Resentment, Division Mark Rabin Assassination Date

JERUSALEM -- An increasingly polarized Israel on Tuesday marked the second anniversary of Yitzhak Rabin's assassination, with his supporters and foes accusing each other of incitement.


Peace activists tracked Prime Minister Benjamin Netanyahu with protest vigils, chanting "Bibi resign, Israel deserves better,"


Israel's peace camp holds Netanyahu partially responsible for Rabin's Nov. 4, 1995 assassination by an ultranationalist Jew, saying that as opposition leader Netanyahu fomented hatred against his predecessor over his land-for-peace deals with the Palestinians.


Lashing out at his dovish critics, Netanyahu said: "I am calling on those who are trying to lay the blame for the prime minister's murder on half of the population to stop that and to stop trying to divide the people."


Rabin's widow, Leah, bristled at recent complaints by Netanyahu that he was under relentless and unfair attack from Israeli doves who opposed his tough policies regarding the Palestinians.


Palestinian leader Yasser Arafat fondly remembered the war hero-turned-peacemaker who had spent much of his life fighting the Palestinians before signing a breakthrough peace accord in 1993.


Rabin assassin Yigal Amir, who has not expressed any remorse, is serving a life term in a Beersheba jail and dozens of protesters rallied outside the gate Tuesday with placards reading "Shut up and do your time."

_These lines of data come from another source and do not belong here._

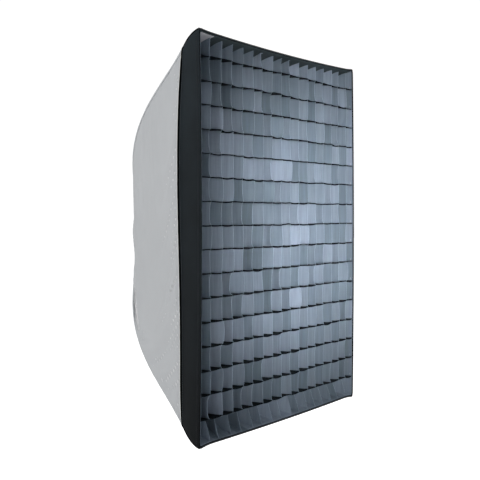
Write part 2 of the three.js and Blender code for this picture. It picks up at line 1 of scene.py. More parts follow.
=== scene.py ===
"""Looks for a rectangular softbox with an egg-crate grid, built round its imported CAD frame.

Metres, +Z up. The box's front faces -Y, and a depth is measured backwards from the front edge of
its lip. Every fabric part is a sheet laid over the frame's shape, and the shell is draped by a
cloth simulation.
"""
import bmesh
import bpy
import math
import random
import numpy as np
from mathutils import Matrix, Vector, noise


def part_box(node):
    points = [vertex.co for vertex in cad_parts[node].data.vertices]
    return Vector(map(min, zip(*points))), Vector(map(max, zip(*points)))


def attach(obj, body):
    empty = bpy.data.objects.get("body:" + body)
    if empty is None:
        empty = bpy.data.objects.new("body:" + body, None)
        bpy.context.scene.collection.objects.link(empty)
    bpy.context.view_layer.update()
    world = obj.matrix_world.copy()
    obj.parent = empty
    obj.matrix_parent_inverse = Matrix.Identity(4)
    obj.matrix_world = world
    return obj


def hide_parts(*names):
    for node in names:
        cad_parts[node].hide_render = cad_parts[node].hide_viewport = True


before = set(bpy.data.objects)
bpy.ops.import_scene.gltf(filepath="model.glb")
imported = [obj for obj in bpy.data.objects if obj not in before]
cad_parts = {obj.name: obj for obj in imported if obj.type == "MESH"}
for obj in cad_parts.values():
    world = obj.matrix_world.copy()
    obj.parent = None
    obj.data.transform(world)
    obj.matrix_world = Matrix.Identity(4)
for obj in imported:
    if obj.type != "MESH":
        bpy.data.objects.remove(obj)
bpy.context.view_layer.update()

MM = 0.001
CORNERS = {
    "top_left": (-1, 1), "top_right": (1, 1),
    "bottom_left": (-1, -1), "bottom_right": (1, -1),
}

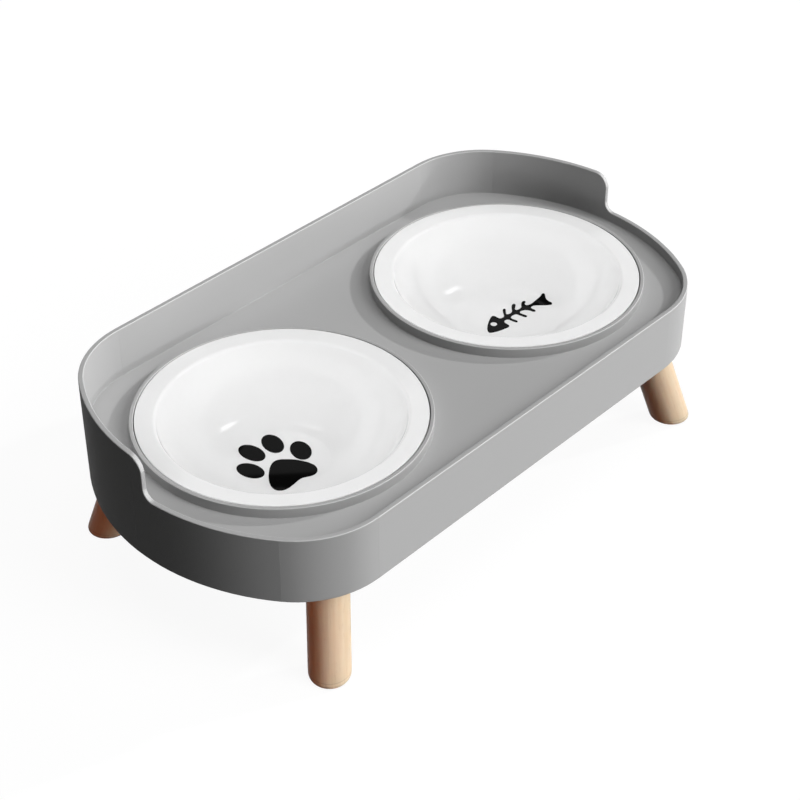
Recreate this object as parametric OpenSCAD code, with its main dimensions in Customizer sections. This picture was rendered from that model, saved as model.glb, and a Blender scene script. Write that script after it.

Rabin's family and some 500 of his friends attended a memorial service at the grave in a pine grove in Jerusalem's Mt. Herzl Cemetery.


Divisions and resentment have deepened since the assassination, with Rabin's supporters saying that Netanyahu's camp has yet to acknowledge its role in creating the hateful climate that prodded Amir to pull the trigger.


In Washington new talks between Israel and the Palestinians are off to a slow start, with U.S. Secretary of State Madeleine Albright playing a direct role and Yasser Arafat under U.S. criticism.


On the list were Palestinian demands for an airport, a seaport, a corridor to connect the West Bank with Gaza, and for an industrial zone. But State Department spokesman James Rubin complained the delegation sent by Arafat lacked expertise in those areas.